VisionIAS VAM Society 2026 is designed to support this approach. It helps aspirants understand Indian society as a living and changing reality, while also preparing them to present answers in a concise, analytical and examiner-friendly manner.
Use it as an answer-enrichment tool. Read the PYQ analysis before each chapter, mark key data, revise glossary terms, practise diagrams, and integrate case studies into your answers.
When sociological insight meets current evidence and structured presentation, answer quality improves. Let VAM Society 2026 be your strategic companion for UPSC Mains GS Paper-I.
VisionIAS Value added Material (VAM) Reflections in UPSC GS paper 2025
Below are the related links showcasing how VisionIAS VAM (Value added material) were reflected in UPSC GS Papers 2025 and how they proved helpful in enhancing UPSC Mains answer writing.
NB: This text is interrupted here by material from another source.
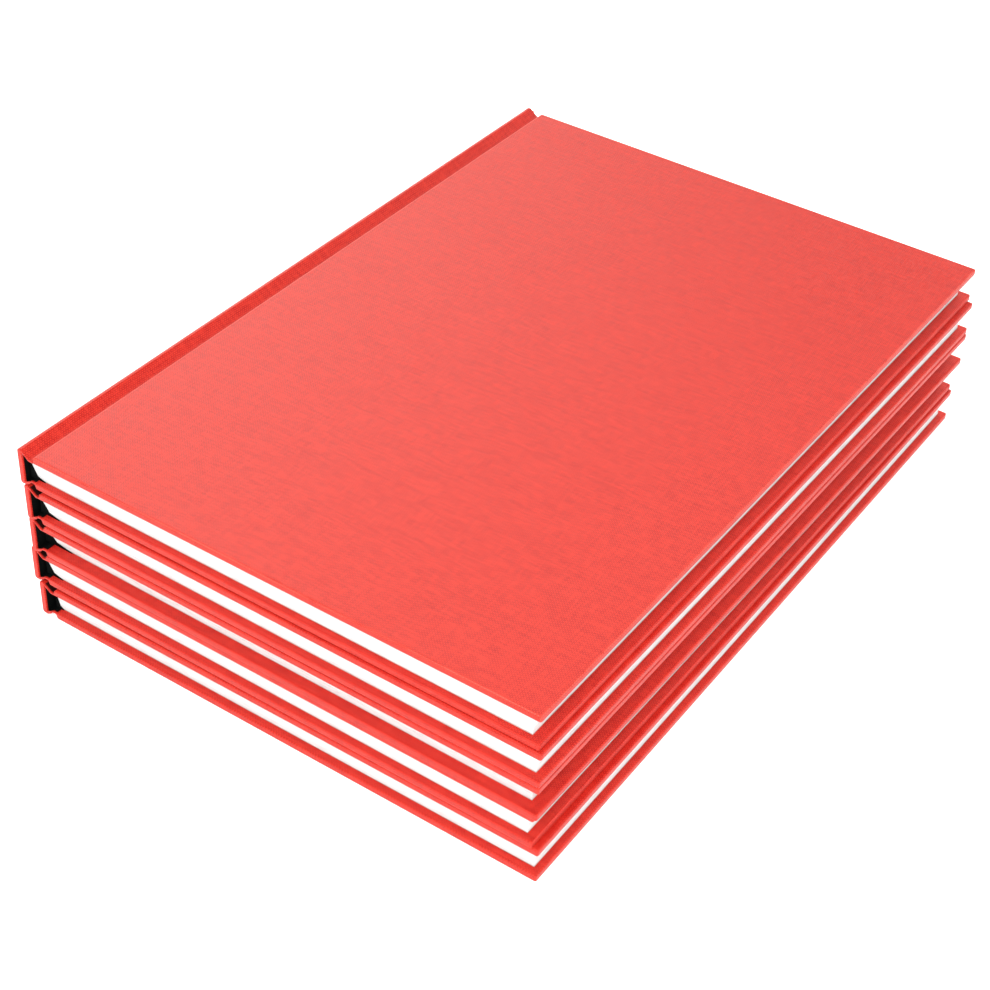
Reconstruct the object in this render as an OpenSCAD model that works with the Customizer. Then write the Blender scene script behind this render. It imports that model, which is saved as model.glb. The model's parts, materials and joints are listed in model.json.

| GS Paper 1 : Reflections from VAM | GS Paper 2 : Reflections from VAM |
| GS Paper 3 : Reflections from VAM | GS Paper 4 (Ethics) : Reflections from VAM |
FAQs on VisionIAS VAM Society 2026
1. What is VisionIAS VAM Society 2026?
VisionIAS Value Added Material Society 2026 is an exam-oriented resource for UPSC CSE Mains GS Paper-I Indian Society. It provides structured coverage of the syllabus, PYQ analysis, key data, glossary, case studies, diagrams and answer-enrichment content.
2. How does VAM Society help in answer writing?
It helps aspirants write analytical answers by providing sociological concepts, current data, Indian case studies, simple diagrams, thinkers and theme-wise frameworks.
3. Is VAM Society useful for last-minute revision?
Yes. Its key data boxes, glossary, PYQ analysis, diagrams, and chapter-wise strategic insights make it useful for quick and focused revision before Mains.
4. What are the major themes covered in VAM Society 2026?
It covers Salient Features of Indian Society, Women in India, Population, Poverty and Deprivation, Urbanisation, Globalisation, Secularism, Communalism and Regionalism.
5. What is the best way to use VAM Society 2026?
Start with thematic analysis and PYQ trends, then revise chapter-wise key data, glossary, diagrams and case studies. Finally, practise writing answers that connect two or more Society themes.